Tanya Gold
In defence of Meghan, the demonised duchess
The words pouring on Meghan’s head are written for a witch, because that is the natural progress of the story. The royal family are our national myth and sacrifice: our small flesh gods, without whom we would have to have a serious political system requiring serious engagement, instead of which we have this. Interlopers are sanctified if they comply and demonised if they don’t. It is a sort of trial by ordeal, it’s-a-royal-knockout — how much can you take? All interlopers get it — Prince Philip was once considered a dangerous moderniser — but the women have it worse. Sir Timothy Laurence might wonder where his made-up feud with his brother-in-law is. I have worked on a tabloid and I can tell you: he isn’t pretty enough.
Harry is called ungrateful for the interview with Oprah, but not much worse. His small personal failings — teenage drug use, Nazi uniforms — are not dwelled on because he’s one of us. The woman is the true cause of evil, and she must be punished: this witch who stole our prince. This narrative is repulsive because it assumes ownership of a person. Weren’t we there for him when his mother died? Oh yes, and how he wished we hadn’t been. Even so, pretending to be Harry’s mum while really being a middle-aged female journalist for the purposes of chiding him is an evergreen, and gruesome, genre. Now they have Meghan to feast on, and the generic complaint was always: she looks very pleased with herself, the woman who stole our prince! That a professional soldier with access to the loveliest possible women is unlikely to be kidnapped by a former actress and sometimes calligrapher — what, did she drug him? — has escaped them.
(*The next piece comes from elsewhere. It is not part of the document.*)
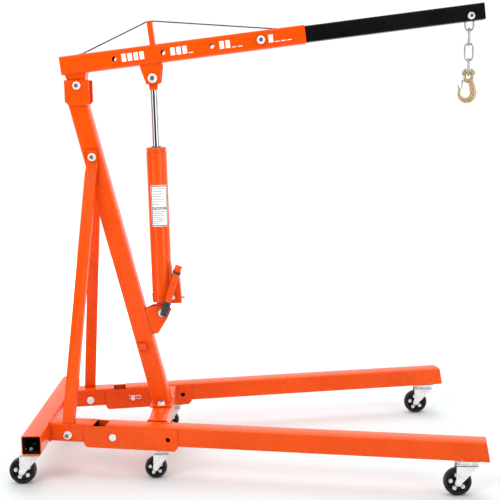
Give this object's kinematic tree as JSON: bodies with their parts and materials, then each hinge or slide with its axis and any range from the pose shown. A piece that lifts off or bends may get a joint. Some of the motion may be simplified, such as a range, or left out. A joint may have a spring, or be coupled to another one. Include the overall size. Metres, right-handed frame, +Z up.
{
  "type": "folding engine hoist",
  "caption": "Folding floor crane with leaning mast, splayed legs on swivel casters, hydraulic ram, telescoping boom and chain hook.",
  "frame": {"origin": "on the floor, in the middle of the hoist's outer box", "axes": "+X from the rear cross tube towards the hook, +Y to the hoist's left, +Z up"},
  "size_m": [1.6169, 0.907, 1.5707],
  "materials": {
    "painted_orange": "gloss",
    "black_paint": "satin",
    "zinc": "bright zinc",
    "chrome": "polished",
    "yellow_zinc": "yellow zinc",
    "steel": "plain",
    "wheel_rubber": "matte"
  },
  "bodies": {
    "frame": {"rear_cross_tube": "painted_orange", "cross_beam": "painted_orange", "leg_stub_right": "painted_orange", "leg_stub_left": "painted_orange", "leg_socket_right": "painted_orange", "leg_socket_left": "painted_orange", "leg_pin_right": "zinc", "leg_pin_left": "zinc", "brace_right": "painted_orange", "brace_left": "painted_orange", "mast_foot_bolt_right": "zinc", "mast_foot_bolt_left": "zinc", "brace_foot_bolt_right": "zinc", "brace_foot_bolt_left": "zinc", "caster_plate_rear_right": "zinc", "caster_plate_rear_left": "zinc", "caster_plate_mid_right": "zinc", "caster_plate_mid_left": "zinc", "brace_top_bolt": "zinc", "mast": "painted_orange", "ram_mast_bracket": "painted_orange"},
    "right_leg": {"leg_right": "painted_orange", "caster_plate_front_right": "zinc"},
    "left_leg": {"leg_left": "painted_orange", "caster_plate_front_left": "zinc"},
    "rear_right_swivel": {"caster_fork_rear_right": "zinc"},
    "rear_right_wheel": {"caster_wheel_rear_right": "wheel_rubber"},
    "rear_left_swivel": {"caster_fork_rear_left": "zinc"},
    "rear_left_wheel": {"caster_wheel_rear_left": "wheel_rubber"},
    "mid_right_swivel": {"caster_fork_mid_right": "zinc"},
    "mid_right_wheel": {"caster_wheel_mid_right": "wheel_rubber"},
    "mid_left_swivel": {"caster_fork_mid_left": "zinc"},
    "mid_left_wheel": {"caster_wheel_mid_left": "wheel_rubber"},
    "front_right_swivel": {"caster_fork_front_right": "zinc"},
    "front_right_wheel": {"caster_wheel_front_right": "wheel_rubber"},
    "front_left_swivel": {"caster_fork_front_left": "zinc"},
    "front_left_wheel": {"caster_wheel_front_left": "wheel_rubber"},
    "boom_pivot": {"boom_pivot_bolt": "zinc"},
    "boom": {"boom_tube": "painted_orange", "ram_boom_bracket": "painted_orange", "truss_rod": "steel", "ram_head_bolt": "zinc", "extension_lock_bolt": "zinc"},
    "extension": {"extension_tube": "black_paint", "hook_bolt": "zinc"},
    "link_1": {"chain_link_1": "zinc"},
    "link_2": {"chain_link_2": "zinc"},
    "link_3": {"chain_link_3": "zinc"},
    "link_4": {"chain_link_4": "zinc"},
    "hook": {"hook": "yellow_zinc"},
    "latch": {"hook_latch": "zinc"},
    "ram_pin": {"ram_foot_pin": "zinc"},
    "ram": {"ram_body": "painted_orange", "ram_gland": "painted_orange", "pump_block": "painted_orange"},
    "ram_piston": {"piston": "steel"},
    "ram_rod": {"piston_rod": "chrome"},
    "pump_lever": {"pump_lever": "painted_orange"},
    "pump_plunger": {"pump_plunger": "chrome"},
    "release_valve": {"release_valve": "zinc"}
  },
  "joints": [
    {"name": "right_leg_fold", "type": "hinge", "parent": "frame", "child": "right_leg", "pos_m": [-0.45712, -0.21586, 0.1448], "axis": [-0.1668, -0.986, 0], "range_deg": [0, 90]},
    {"name": "left_leg_fold", "type": "hinge", "parent": "frame", "child": "left_leg", "pos_m": [-0.45712, 0.21586, 0.1448], "axis": [0.1668, -0.986, 0], "range_deg": [0, 90]},
    {"name": "rear_right_swivel_turn", "type": "hinge", "parent": "frame", "child": "rear_right_swivel", "pos_m": [-0.7314, -0.278, 0.1197], "axis": [0, 0, 1], "continuous": true},
    {"name": "rear_right_wheel_roll", "type": "hinge", "parent": "rear_right_swivel", "child": "rear_right_wheel", "pos_m": [-0.7634, -0.278, 0.045], "axis": [0, 1, 0], "continuous": true},
    {"name": "rear_left_swivel_turn", "type": "hinge", "parent": "frame", "child": "rear_left_swivel", "pos_m": [-0.7314, 0.278, 0.1197], "axis": [0, 0, 1], "continuous": true},
    {"name": "rear_left_wheel_roll", "type": "hinge", "parent": "rear_left_swivel", "child": "rear_left_wheel", "pos_m": [-0.7634, 0.278, 0.045], "axis": [0, 1, 0], "continuous": true},
    {"name": "mid_right_swivel_turn", "type": "hinge", "parent": "frame", "child": "mid_right_swivel", "pos_m": [-0.30133, -0.24221, 0.1052], "axis": [0, 0, 1], "continuous": true},
    {"name": "mid_right_wheel_roll", "type": "hinge", "parent": "mid_right_swivel", "child": "mid_right_wheel", "pos_m": [-0.32133, -0.24221, 0.0375], "axis": [0, 1, 0], "continuous": true},
    {"name": "mid_left_swivel_turn", "type": "hinge", "parent": "frame", "child": "mid_left_swivel", "pos_m": [-0.30133, 0.24221, 0.1052], "axis": [0, 0, 1], "continuous": true},
    {"name": "mid_left_wheel_roll", "type": "hinge", "parent": "mid_left_swivel", "child": "mid_left_wheel", "pos_m": [-0.32133, 0.24221, 0.0375], "axis": [0, 1, 0], "continuous": true},
    {"name": "front_right_swivel_turn", "type": "hinge", "parent": "right_leg", "child": "front_right_swivel", "pos_m": [0.69255, -0.41031, 0.1197], "axis": [0, 0, 1], "continuous": true},
    {"name": "front_right_wheel_roll", "type": "hinge", "parent": "front_right_swivel", "child": "front_right_wheel", "pos_m": [0.66055, -0.41031, 0.045], "axis": [0, 1, 0], "continuous": true},
    {"name": "front_left_swivel_turn", "type": "hinge", "parent": "left_leg", "child": "front_left_swivel", "pos_m": [0.69255, 0.41031, 0.1197], "axis": [0, 0, 1], "continuous": true},
    {"name": "front_left_wheel_roll", "type": "hinge", "parent": "front_left_swivel", "child": "front_left_wheel", "pos_m": [0.66055, 0.41031, 0.045], "axis": [0, 1, 0], "continuous": true},
    {"name": "boom_lower", "type": "hinge", "parent": "frame", "child": "boom_pivot", "pos_m": [-0.57603, 0, 1.3151], "axis": [0, -1, 0], "range_deg": [-48, 0]},
    {"name": "boom_raise", "type": "hinge", "parent": "boom_pivot", "child": "boom", "pos_m": [-0.57603, 0, 1.3151], "axis": [0, -1, 0], "range_deg": [0, 45]},
    {"name": "extension_slide", "type": "slide", "parent": "boom", "child": "extension", "axis": [0.9937, 0, 0.1122], "range_m": [-0.5013, 0]},
    {"name": "link_1_swing", "type": "hinge", "parent": "extension", "child": "link_1", "pos_m": [0.75862, 0, 1.52704], "axis": [0, 1, 0], "range_deg": [-40, 40]},
    {"name": "link_2_swing", "type": "hinge", "parent": "link_1", "child": "link_2", "pos_m": [0.75862, 0, 1.47984], "axis": [1, 0, 0], "range_deg": [-35, 35]},
    {"name": "link_3_swing", "type": "hinge", "parent": "link_2", "child": "link_3", "pos_m": [0.75862, 0, 1.43014], "axis": [0.309, 0.9511, 0], "range_deg": [-35, 35]},
    {"name": "link_4_swing", "type": "hinge", "parent": "link_3", "child": "link_4", "pos_m": [0.75862, 0, 1.38044], "axis": [1, 0, 0], "range_deg": [-35, 35]},
    {"name": "hook_swing", "type": "hinge", "parent": "link_4", "child": "hook", "pos_m": [0.75862, 0, 1.33954], "axis": [1, 0, 0], "range_deg": [-35, 35]},
    {"name": "latch_open", "type": "hinge", "parent": "hook", "child": "latch", "pos_m": [0.73962, 0, 1.31584], "axis": [0, -1, 0], "range_deg": [0, 35], "stiffness_Nm_per_rad": 0.03, "springref_deg": -20.05},
    {"name": "ram_lean_low", "type": "hinge", "parent": "frame", "child": "ram_pin", "pos_m": [-0.308, 0, 0.5208], "axis": [0, -1, 0], "range_deg": [0, 6.68]},
    {"name": "ram_lean_high", "type": "hinge", "parent": "ram_pin", "child": "ram", "pos_m": [-0.308, 0, 0.5208], "axis": [0, -1, 0], "range_deg": [0, 5.13]},
    {"name": "piston_travel", "type": "slide", "parent": "ram", "child": "ram_piston", "axis": [-0.0128, 0, 0.9999], "range_m": [-0.1936, 0]},
    {"name": "rod_travel", "type": "slide", "parent": "ram_piston", "child": "ram_rod", "axis": [-0.0128, 0, 0.9999], "range_m": [0, 0.1812]},
    {"name": "lever_pump", "type": "hinge", "parent": "ram", "child": "pump_lever", "pos_m": [-0.2697, -0.038, 0.5788], "axis": [0, 1, 0], "range_deg": [0, 50]},
    {"name": "plunger_stroke", "type": "slide", "parent": "ram", "child": "pump_plunger", "axis": [0, 0, -1], "range_m": [0, 0.0106]},
    {"name": "valve_turn", "type": "hinge", "parent": "ram", "child": "release_valve", "pos_m": [-0.2409, 0.008, 0.5697], "axis": [1, 0, 0], "range_deg": [-360, 0]}
  ],
  "couplings": [
    {"joint": "ram_lean_low", "follows": "boom_lower", "ratio": -0.1381},
    {"joint": "ram_lean_high", "follows": "boom_raise", "ratio": 0.113},
    {"joint": "piston_travel", "follows": "boom_lower", "m_per_rad": 0.2309},
    {"joint": "rod_travel", "follows": "boom_raise", "m_per_rad": 0.2304},
    {"joint": "plunger_stroke", "follows": "lever_pump", "m_per_rad": 0.012}
  ]
}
We know now that she wasn’t pleased with herself. She was so unhappy she became ill. It’s not normal to accuse women who say they are suicidal of lying, unless they are a royal duchess. It is not normal to accuse a biracial woman who says she was the victim of racism of lying, unless they are a royal duchess. Royalty is a dehumanising state. They are supposed to revel in it, as if it is not a grotesque intrusion but a lifelong Ferrero Rocher advert that the viewer, when minded, can throw chips at.
The specific objections to Meghan are all stylistic. What can appear desperately insincere to British people is, in America, good manners. Meghan is the middle-class only daughter of a marriage between a lighting director and a former make-up artist. It is insinuated that she is self-seeking, when she is merely ambitious — and why not? Her charm and her striving brought her a long way until they crashed into the impossible demands of British royalty and their mad acolytes. Middle-class Americans tell each other they look beautiful when they don’t. When they are being polite, they sound like they work in hotel management. If they seem too groomed for British eyes that, again, is good manners. For the British, it is trying too hard, a nauseating convention that protects aristocratic power.
I would not wear earrings from the king of Saudi Arabia and call myself a feminist, but he would not give them to me. I would not wear a $200,000 dress, but I am a hack, and I don’t need one.
There is no woman in Harry’s intimate circle, or family, who does not have access to such things. Last week it was reported that the Queen has accepted gifts of horses from the ruler of Dubai, currently busy imprisoning his own daughters, whom he had abducted and has now drugged, and I hear barely a ripple on that. Tiara-gate and flower-girl-gate received substantially more press, like war crimes.
The response to the interview has proved Meghan’s point for her. Life in the royal family was intolerable. She flipped a finger at our shabby fairytale and abandoned us. We behave like children in return.